Küçük hatırlatma; biz ‘Komisyon kurulmalı, biz bu işin bir demokratik açılım ayağı mutlaka olmalı’ dedikçe onlar ‘Terörsüz Türkiye, kayıtsız şartsız bilmem ne.’ Sanki başka bir şey söylüyormuşuz gibi saldırdılar, söz söylediler. Ben o zaman da dedim. Devlet neredeyse bir yıldır bu görüşmeleri yapmış, Anayasa Mahkemesi üyeleri yüksek yargıdan görevlendirmelerle masalar kurmuş. Bir takım çalışmalar yapmış. Şimdi bunları yokmuş gibi davranıp birbirimizi kandırmayalım. Bunlar var, ha beyefendiler şundan yararlanmak istiyorlar, şunu söylemek istiyorlar. ‘Ya PKK kayıtsız şartsız silah bırakacak, hiçbir şey olmayacak.’ Belli arkasından bir şeyler olacağı, belli bunlar konuşulmuş. Burada artık şeffaflığa ihtiyaç var. O kurulan komisyonların doğru olduğu da ortaya çıktı, Adalet Bakanlığı ile DEM Heyeti’nin görüşmesinden sonra Adalet Bakanlığı’nın bir taslağının olduğu, taslağın iletildiği, işte bu taslakta infazla ilgili birtakım düzenlemelerin olduğu. O yüzden artık herkesi, bütün tarafları, geçmişteki bütün polemik alanları falan bir yana.
Hepimizin, hep birlikte ciddiyetle bu işe sarılmamız lazım. Yapmamız gereken mesele, Meclis’i merkez alan, milletten güç alan, millete hesap verecek olan vatandaşın gözünün içine bakabildiğimiz bir siyaset.
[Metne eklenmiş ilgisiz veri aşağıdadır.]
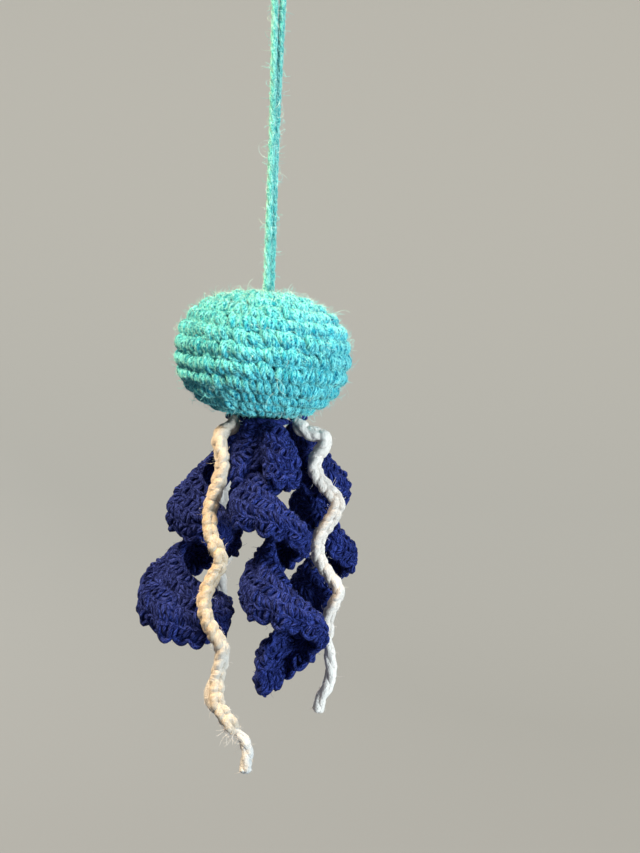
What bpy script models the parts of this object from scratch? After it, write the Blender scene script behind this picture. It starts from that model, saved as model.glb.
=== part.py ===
# Crochet jellyfish charm: a stuffed crocheted bell that hangs from a doubled
# yarn loop, with three crocheted corkscrew curls and three wavy chain-stitch
# tentacles sewn under it. The origin is the point that the loop hangs from,
# +Z is up, and the front is at -Y. Lengths are in millimetres up to build_mesh.

import math

import bmesh
import bpy
import numpy as np
from mathutils import Matrix, Vector

METRES = 0.001

# Driving dimensions, in millimetres
LOOP_DROP = 134.0            # hanging point down to the crown of the bell
LOOP_YARN = 2.5              # diameter of the plied yarn of the hanging loop
STRAND_SPACING = 2.9         # between the centres of the loop's two strands

BELL_WIDTH = 60.0
BELL_HEIGHT = 43.4
BELL_SQUARENESS = 2.35       # exponent of the superellipse, 2 is a plain ellipse
BELL_TILT = math.radians(3.4)     # the crown leans to the right
BELL_NOD = math.radians(1.5)      # and a little towards the front
COVER_WALL = 3.2
ROUNDS = 14                  # rounds of single crochet from crown to base
STITCHES = 36                # stitches in a round
GROOVE_DEPTH = 1.0           # furrow between two rounds
STITCH_RELIEF = 0.45         # dip between two stitches of a round

SEAT_GAP = 0.3               # between pieces that lie against each other
FILLING_EASE = 0.5           # between the cover and the filling pressed in it
CROWN_PLAY = 0.5             # room round the two strands in the crown
KNOT_WIDTH = 9.0
KNOT_HEIGHT = 6.0
KNOT_DENT = 0.3              # dip between two wraps of the knot
POCKET_FLARE = 0.6           # how much wider the knot's pocket is at its mouth
POCKET_LIP = 1.2             # depth of that flare
POCKET_FOOT = 1.0            # height of the slope round the pocket's floor
POCKET_FLOOR = 0.7           # share of the pocket's width that is flat floor

STRIP_THICKNESS = 3.4        # crocheted strip of the curls
STITCH_BUMP = 0.6            # relief of its stitches, which are staggered
STRIP_EDGE = 0.6             # share of the thickness left at its two edges
STRIP_START = 0.55           # share of the drop at either end of the strip
STRIP_GROWTH = 0.22          # and how much of it each next station adds
STRIP_INNER_REACH = 2.2      # inner edge of a curl from its own axis
STRIP_LEAN = math.radians(44.0)   # slope of the strip at its inner edge
STRIP_TUCK = math.radians(118.0)  # and at its rim, which turns in under itself
STRIP_BEND_FROM = 0.45            # share of the width that stays straight
SCALLOP = 1.5                # how far every other stitch of the rim stands out

TENTACLE_WIDTH = 5.2         # chain-stitch cord
TAIL_WIDTH = 3.9             # loose yarn end of a tentacle
CORD_STEP = 3.4              # between two points of a tentacle's centre line
TAIL_TAPER = 0.02            # share of the route on each side of the tail's start

MERIDIAN_STEPS = 1440        # fine steps that the bell's outline is read in
ROUTE_STEPS = 40             # and a route, from one of its points to the next
STATIONS_PER_TURN = 22
STRIP_ROWS = 4
KNOT_COLUMNS = 24
KNOT_LEVELS = 8
BEND_POINTS = 7              # round the top bend of the loop
CORD_ROUNDNESS = 2           # bevel resolution of the cords


# How a curl hangs. Each row is one place along the strip: turns from the left
# side (a quarter turn later the strip is in front), the shift of the curl's
# axis from its seat in X, Y and Z, how far the rim reaches from that axis, and
# how far the rim hangs below the inner edge.
FRONT_CURL = [
    (-0.16, 0.2, -0.2, -0.9, 8.6, 15.0),
    (0.00, 0.2, -0.6, -0.9, 10.4, 17.0),
    (0.12, 0.2, -1.0, -0.9, 9.4, 11.0),
    (0.24, 0.2, -1.8, -1.2, 8.6, 4.2),
    (0.36, 0.4, -2.8, -2.2, 9.6, 9.5),
    (0.50, 0.4, -3.4, -3.4, 9.8, 13.5),
    (0.75, 0.2, -4.6, -9.0, 10.8, 15.5),
    (1.00, 0.0, -5.4, -16.2, 10.4, 15.5),
    (1.25, 0.6, -5.4, -21.4, 11.8, 13.0),
    (1.50, 2.4, -5.4, -29.6, 12.4, 12.0),
    (1.75, 4.4, -5.4, -35.2, 12.0, 16.0),
    (2.00, 6.0, -5.4, -42.6, 11.4, 18.6),
    (2.25, 7.2, -5.4, -51.0, 12.6, 14.0),
    (2.50, 8.6, -5.2, -60.4, 13.1, 12.0),
    (2.75, 9.6, -5.0, -65.0, 11.8, 21.5),
    (2.88, 10.6, -5.0, -66.4, 11.6, 24.5),
    (3.00, 11.4, -5.0, -67.4, 11.0, 21.0),
    (3.08, 12.0, -5.0, -68.0, 10.4, 18.0),
]
LEFT_CURL = [
    (0.45, -0.4, 0.0, -0.9, 6.5, 9.0),
    (0.75, -3.4, -0.6, -9.0, 9.0, 13.0),
    (1.00, -9.2, -1.4, -19.4, 11.8, 16.5),
    (1.25, -10.6, -1.8, -24.8, 12.6, 16.0),
    (1.50, -11.4, -2.2, -30.6, 12.2, 15.0),
    (1.75, -13.2, -2.4, -38.8, 13.0, 15.5),
    (2.00, -15.6, -2.4, -48.0, 15.6, 18.0),
    (2.25, -15.8, -2.4, -54.6, 15.0, 20.5),
    (2.50, -15.8, -2.4, -58.0, 14.8, 15.0),
    (2.56, -15.8, -2.4, -58.4, 13.8, 14.0),
]
REAR_CURL = [
    (0.05, 0.4, 0.2, -0.8, 5.6, 9.0),
    (0.25, 2.4, 1.4, -5.0, 6.4, 10.5),
    (0.50, 7.2, 3.0, -14.0, 10.4, 12.5),
    (0.75, 8.6, 4.2, -18.6, 9.6, 12.5),
    (1.00, 9.4, 4.8, -22.4, 9.4, 13.0),
    (1.25, 10.0, 4.8, -30.6, 9.6, 12.5),
    (1.50, 11.0, 4.8, -39.6, 10.2, 12.5),
    (1.75, 11.2, 4.8, -45.0, 9.6, 12.0),
    (2.00, 10.8, 4.8, -50.2, 9.4, 12.5),
    (2.25, 10.8, 4.6, -56.0, 8.8, 10.5),
    (2.36, 10.8, 4.6, -57.6, 8.0, 9.5),
]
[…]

Öyle geçmişteki diller, geçmişteki fiiller bunların hepsi iktidarın siyaseten bize, muhalefet partilerine karşı kullandığı dilmiş. Şimdi başka bir yere gelmiş. Buradan sonra artık birazcık niyet, biraz samimiyet. Öyle kimse kimseyi kandırmasın. Buradan sonraki adımların kararlılıkla, doğru ve herkesin kendi pozisyonunu vatandaşa güzelce, tane tane izah ettiği, vatandaşın aklıyla alay etmediği bir süreç olması lazım.”